Nance has moved on from Wade Hampton to take a larger role as Director of Athletics for the South Carolina High School Association, but in his last season, he helped develop Jalen Williams for Medved and that Paladins. The 6-9 post player is one that Medved has called polished on more than one occassion, which gives him the opportunity to play right away.
With the skills possessed by Williams in terms of his footwork and strength, you can bet that Medved will seek out Greenville's own for more often than in season's past.
Also coming into the fold are Isaiah Watkins, who transferred in from Duquesne and the former three-star recruit sat out last season, and will be eligible in 2015-16. Chicago product and 6-8 forward Matt Rafferty is a great inside-out threat, and jet-quick, 5-10 quard Jonathan Jean from Tampa, FL, is another player that could see some time this season.
It could be argued that Medved has maybe the best eye for talent as a recruiter as any coach in mid-major college basketball. In many ways, it's akin to how Shaka Smart emerged from virtually being an unknown to now being thought of as one of the top coaches in college basketball.

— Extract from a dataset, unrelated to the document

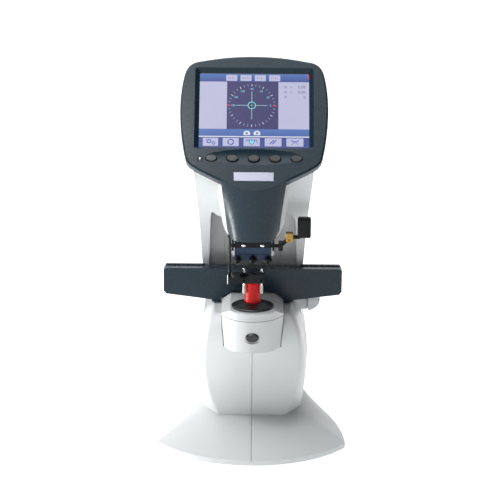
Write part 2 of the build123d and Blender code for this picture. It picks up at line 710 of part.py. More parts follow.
def slide_block():
    """Guide block between the side plates, bored for the table rods."""
    block = box((-FLANGE_X, FLANGE_X), (52, 78), (157.2, 175.5))
    for x in (-ROD_X, ROD_X):
        block -= rod((x, 50, ROD_Z), (x, 80, ROD_Z), ROD_R + RUN)
    return block


def table_rack():
    """Straight rack under the carriage; teeth point down."""
    root, tip = RACK_Z + 1.25 * MODULE, RACK_Z - 0.8 * MODULE
    bar = box(RACK_X, (TABLE_REAR + 0.5, 91), (root, 156.6))
    pitch = math.pi * MODULE
    slope = math.tan(math.radians(20))
    half = pitch / 4 - BACKLASH / 2
    for i in range(-1, 7):
        y = SHAFT_Y + i * pitch
        wide, narrow = half + (root - RACK_Z) * slope, half - (RACK_Z - tip) * slope
        tooth = [(y - wide, root), (y - narrow, tip), (y + narrow, tip), (y + wide, root)]
        bar += seen_from_side(tooth, *RACK_X)
    return bar


def involute(base, radius):
    """Polar angle of an involute at a radius."""
    roll = math.sqrt((radius / base) ** 2 - 1)
    return roll - math.atan(roll)


def sector_gear():
    """Toothed sector on the lever shaft, cut for the table's travel only."""
    base = SECTOR_R * math.cos(math.radians(20))
    root, tip = SECTOR_R - 1.25 * MODULE, SECTOR_R + 0.8 * MODULE
    step = 2 * math.pi / SECTOR_TEETH
    half = step / 4 - BACKLASH / 2 / SECTOR_R
    first, last = -6.5, 0.5
    profile = [(0.0, 0.0)]
    start = math.pi / 2 + (first - 0.7) * step
    profile.append((root * math.cos(start), root * math.sin(start)))
    count = round(last - first) + 1
    for i in range(count):
        middle = math.pi / 2 + (first + i) * step
        flank = []
        for radius in (max(root, base), (base + tip) / 2 + 0.4, tip):
            flank.append((radius, half + involute(base, SECTOR_R) - involute(base, max(radius, base))))
        gap = flank[0][1] * 1.05
        profile.append((root * math.cos(middle - gap), root * math.sin(middle - gap)))
        for radius, angle in flank:
            profile.append((radius * math.cos(middle - angle), radius * math.sin(middle - angle)))
        for radius, angle in reversed(flank):
            profile.append((radius * math.cos(middle + angle), radius * math.sin(middle + angle)))
        profile.append((root * math.cos(middle + gap), root * math.sin(middle + gap)))
    end = math.pi / 2 + (last + 0.7) * step
    profile.append((root * math.cos(end), root * math.sin(end)))
    wheel = seen_from_side([(SHAFT_Y + y, SHAFT_Z + z) for y, z in profile], *RACK_X)
    wheel += rod((RACK_X[0] - 3, SHAFT_Y, SHAFT_Z), (RACK_X[1] + 2, SHAFT_Y, SHAFT_Z), 8.0)
    return wheel - rod((20, SHAFT_Y, SHAFT_Z), (50, SHAFT_Y, SHAFT_Z), ROD_R)


def lever_shaft():
    """Shaft through both side plates and out of the right side."""
    return rod((-FLANGE_X - 6, SHAFT_Y, SHAFT_Z), (LEVER_X + 8, SHAFT_Y, SHAFT_Z), ROD_R)


def table_lever():
    """Paddle under the right end of the table; pressing it down brings the table forward."""
    hub = rod((LEVER_X, SHAFT_Y, SHAFT_Z), (LEVER_X + 10, SHAFT_Y, SHAFT_Z), 9.0)
    arm = seen_from_side([(SHAFT_Y, SHAFT_Z + 9), (SHAFT_Y, SHAFT_Z - 9), (34, 128.0), (24, 130),
                          (24, 141.5), (34, 141.5)], LEVER_X, LEVER_X + 6)
    plane = Plane(origin=(56, 32, 141.5), x_dir=(1, 0, 0), z_dir=(0, -1, 0))
    paddle = extrude(plane * Ellipse(17.5, 12.8), 13)
    paddle &= box((LEVER_X, 80), (0, 60), (120, 141.5))
    lever = hub + arm + paddle
    return lever - rod((50, SHAFT_Y, SHAFT_Z), (LEVER_X + 8, SHAFT_Y, SHAFT_Z), ROD_R)


# --------------------------------------------------------------------------
# Lens holder
# --------------------------------------------------------------------------
HOLDER_LOW, HOLDER_HIGH = 182.0, 188.5


def holder_rod():
    """Thin rod that guides the lens holder up and down."""
    x, y = HOLDER_ROD
    return rod((x, y, HOLDER_LOW), (x, y, 268), PIN_R)


def holder_block():
    """Bar that carries the two lens pins."""
    x, y = HOLDER_ROD
    block = box((-26, 12.5), (-58, -50), (HOLDER_LOW, HOLDER_HIGH))
    block += box((-4, 12.5), (-58, -50.5), (HOLDER_HIGH, 191.6))
    block += box((-26, -21.8), (-50, -42.5), (HOLDER_LOW, HOLDER_HIGH))
    for side in (-PIN_X, PIN_X):
        block += rod((side, PIN_Y, 180.5), (side, PIN_Y, 191.6), 3.0)
        block += box((side - 3, side + 3), (-51, PIN_Y), (HOLDER_LOW, 191.6))
    for side in (-PIN_X, PIN_X):
        block -= rod((side, PIN_Y, 170), (side, PIN_Y, 200), PIN_R + RUN)
    return block - rod((x, y, 170), (x, y, 200), PIN_R)


def holder_knob():
    """Flat round knob for lifting the holder."""
    return Pos(-17.5, -54, HOLDER_HIGH + 1.7) * Cylinder(6, 3.4)


def lens_pin(x):
    """Spring pin with a head that stops it on the block."""
    return rod((x, PIN_Y, 172), (x, PIN_Y, 195.7), PIN_R) + rod((x, PIN_Y, 192.0), (x, PIN_Y, 192.8), 1.9)


def pin_tip(x):
    """Ribbed soft tip that presses on the lens."""
    tip = rod((x, PIN_Y, 168.5), (x, PIN_Y, 177.3), 1.5)
    for z in (169.6, 171.6, 173.6, 175.6):
        tip += rod((x, PIN_Y, z), (x, PIN_Y, z + 1.2), 1.85)
    return tip - rod((x, PIN_Y, 172), (x, PIN_Y, 180), PIN_R)


# --------------------------------------------------------------------------
# Marker
# --------------------------------------------------------------------------
def marker_shaft():
    """Cross shaft the marker swings on."""
    return rod((-23.4, MARK_Y, MARK_Z), (31.5, MARK_Y, MARK_Z), 2.0)


def marker_block():
    """Block on the shaft that carries the three pens."""
    block = box((-19.5, 19.5), (MARK_Y - 4, MARK_Y + 8.5), (MARK_Z - 15, MARK_Z + 4.5))
    block -= box((-15.5, 15.5), (MARK_Y - 5, MARK_Y - 3.2), (MARK_Z - 9, MARK_Z - 5))
    block -= box((-1.8, 1.8), (MARK_Y - 5, MARK_Y - 3.2), (MARK_Z - 9, MARK_Z))
    for i in (-1, 0, 1):
        block -= rod((i * PEN_PITCH, -60, MARK_Z - PEN_DROP), (i * PEN_PITCH, 0, MARK_Z - PEN_DROP), 2.6)
    for x in (-9.8, 9.8):
        block -= rod((x, MARK_Y - 6, MARK_Z + 1.5), (x, MARK_Y - 3.0, MARK_Z + 1.5), 1.5)
    return block - rod((-30, MARK_Y, MARK_Z), (30, MARK_Y, MARK_Z), 2.0)


def marker_pen(i):
    """Pen: round cap, barrel in the block and a slender tip."""
    x, z = i * PEN_PITCH, MARK_Z - PEN_DROP
    pen = Pos(x, MARK_Y - 7.0, z) * Sphere(3.9)
    pen += rod((x, MARK_Y - 7.0, z), (x, MARK_Y + 14, z), 2.6)
    profile = Polyline((0, 0), (1.9, 0), (1.1, 12), (0.6, PEN_REACH - 14), (0, PEN_REACH - 14), close=True)
    plane = Plane(origin=(x, MARK_Y + 14, z), x_dir=(1, 0, 0), z_dir=(0, 1, 0))
    cone = revolve(Plane.XZ * make_face(profile), Axis.Z)
    return pen + plane.location * cone


def marker_lever():
    """Cranked lever on the shaft's right end, with the knob the operator pushes."""
    crank = box((27.0, 31.5), (MARK_Y - 4.5, MARK_Y + 4.5), (MARK_Z - 4.5, MARK_Z + 4.5))
    crank += seen_from_front([(29.5, MARK_Z + 2), (31.5, MARK_Z), (40.5, MARK_Z + 8), (40.5, MARK_Z + 11),
                              (37, MARK_Z + 11)], MARK_Y - 2, MARK_Y + 2)
    crank += rod((36, MARK_Y, MARK_Z + 9.8), (50, MARK_Y, MARK_Z + 9.8), 2.0)
    knob = Pos(54, MARK_Y, MARK_Z + 20.5) * Box(14, 10, 22)
    crank += fillet(knob.edges(), 2.0)
    return crank - rod((20, MARK_Y, MARK_Z), (40, MARK_Y, MARK_Z), 2.0)


def marker_clamp(lever):
    """Brass block that clamps the lever's arm."""
    clamp = box((34.7, 42.2), (MARK_Y - 4.5, MARK_Y + 4.5), (MARK_Z + 5.2, MARK_Z + 14.4))
    clamp -= box((34, 43), (MARK_Y - 1, MARK_Y + 1), (MARK_Z + 12.5, MARK_Z + 16))
    clamp -= rod((38.4, MARK_Y - 5, MARK_Z + 8), (38.4, MARK_Y - 3, MARK_Z + 8), 1.2)
    return clamp - lever


# --------------------------------------------------------------------------
# Build and write every part
# --------------------------------------------------------------------------
def build():
    """Every node by name."""
    spine = spine_form()
    cavity = spine_form(WALL)
    outer = spine + belly_form() + foot_form()
    parts = {}
    parts["left_housing"], parts["right_housing"] = housing_halves(outer, cavity)
    parts["base_plate"] = base_plate()
    for i, (x, y) in enumerate(FOOT_SPOTS, 1):
        parts[f"rubber_foot_{i}"] = rubber_foot(x, y)
    parts["chassis"] = chassis()
    parts["power_supply"] = power_supply()
    parts["nose_housing"] = nose_housing()
    parts["nose_deck"] = nose_deck()
    parts["nose_cone"] = nose_cone()
    parts["nozzle"] = nozzle()
    parts["window_glass"] = window_glass()
    parts["lower_barrel"] = lower_barrel()
    parts["objective_lens"] = objective_lens()
    parts["sensor_board"] = sensor_board()
    parts["read_button"] = read_button()
    parts["column_panel"] = column_panel(cavity)
    parts["ink_pad"] = ink_pad()
    parts["power_entry"] = power_entry()
    parts["power_rocker"] = power_rocker()
    parts["optics_housing"] = optics_housing(spine)
    parts["front_cover"] = front_cover(spine)
    parts["lcd_panel"] = lcd_panel()
    for i, x in enumerate(SCREEN_BUTTONS, 1):
        parts[f"screen_button_{i}"] = screen_button(x)
    parts["button_board"] = button_board()
    parts["nameplate"] = nameplate()
    parts["main_board"] = main_board()
    parts["neck_ring"] = neck_ring()
    parts["upper_barrel"] = upper_barrel()
    parts["condenser_lens"] = condenser_lens()
    parts["led_board"] = led_board()
    parts["frame_table"] = frame_table()
    parts["table_carriage"] = table_carriage()
    parts["table_rod_left"] = table_rod(-ROD_X)
    parts["table_rod_right"] = table_rod(ROD_X)
    parts["slide_block"] = slide_block()
    parts["table_rack"] = table_rack()
    parts["sector_gear"] = sector_gear()
    parts["lever_shaft"] = lever_shaft()
    parts["table_lever"] = table_lever()
    parts["holder_rod"] = holder_rod()
    parts["holder_block"] = holder_block()
    parts["holder_knob"] = holder_knob()
    for side, x in (("left", -PIN_X), ("right", PIN_X)):
        parts[f"lens_pin_{side}"] = lens_pin(x)
        parts[f"pin_tip_{side}"] = pin_tip(x)
    parts["marker_shaft"] = marker_shaft()
    parts["marker_block"] = marker_block()
    for i in (-1, 0, 1):
        parts[f"marker_pen_{i + 2}"] = marker_pen(i)
    parts["marker_lever"] = marker_lever()
    parts["marker_clamp"] = marker_clamp(parts["marker_lever"])
    return parts


if __name__ == "__main__":
    os.makedirs("parts", exist_ok=True)
    for name, shape in build().items():
        export_step(shape, f"parts/{name}.step")
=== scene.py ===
"""Lensmeter: materials, small fittings, display picture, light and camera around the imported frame."""
import json
import math

import bmesh
import bpy
from mathutils import Matrix, Vector


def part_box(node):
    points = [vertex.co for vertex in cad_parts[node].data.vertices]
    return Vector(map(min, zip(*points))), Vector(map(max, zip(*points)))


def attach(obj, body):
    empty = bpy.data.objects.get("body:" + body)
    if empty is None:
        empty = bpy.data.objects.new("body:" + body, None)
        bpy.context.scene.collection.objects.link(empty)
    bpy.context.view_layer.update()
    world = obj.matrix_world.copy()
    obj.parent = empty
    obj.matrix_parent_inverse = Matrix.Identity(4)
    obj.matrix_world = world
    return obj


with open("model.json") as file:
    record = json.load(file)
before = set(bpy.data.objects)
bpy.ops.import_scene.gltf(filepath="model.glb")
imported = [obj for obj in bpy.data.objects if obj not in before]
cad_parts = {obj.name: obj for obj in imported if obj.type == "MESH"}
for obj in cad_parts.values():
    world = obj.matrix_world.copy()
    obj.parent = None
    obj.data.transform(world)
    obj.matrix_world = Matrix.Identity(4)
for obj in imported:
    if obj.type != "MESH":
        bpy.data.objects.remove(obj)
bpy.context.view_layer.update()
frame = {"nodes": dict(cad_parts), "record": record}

MM = 0.001
NODES = frame["nodes"]
SCENE = bpy.context.scene


# --------------------------------------------------------------------------
# Colours and materials
# --------------------------------------------------------------------------
def srgb(red, green, blue):
    """Linear colour of an 8-bit sRGB one."""
    linear = []
    for value in (red, green, blue):
        c = value / 255
        linear.append(c / 12.92 if c <= 0.04045 else ((c + 0.055) / 1.055) ** 2.4)
    return (*linear, 1.0)


def shade(colour, factor):
    """A lighter or darker version of a linear colour."""
    return (*[min(1.0, c * factor) for c in colour[:3]], 1.0)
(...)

Now, Medved certainly still has much to prove to reach that level, but if the SoCon has proven anything over the past few years, it has some of the most highly thought of young coaches in the nation, and certainly Medved is in that class. It will be an interesting season for sure in Greenville, and potentially, one that serves as one that changes the fortunes of a once-proud program that has been mired in the doldroms of the SoCon's lower class for far too long.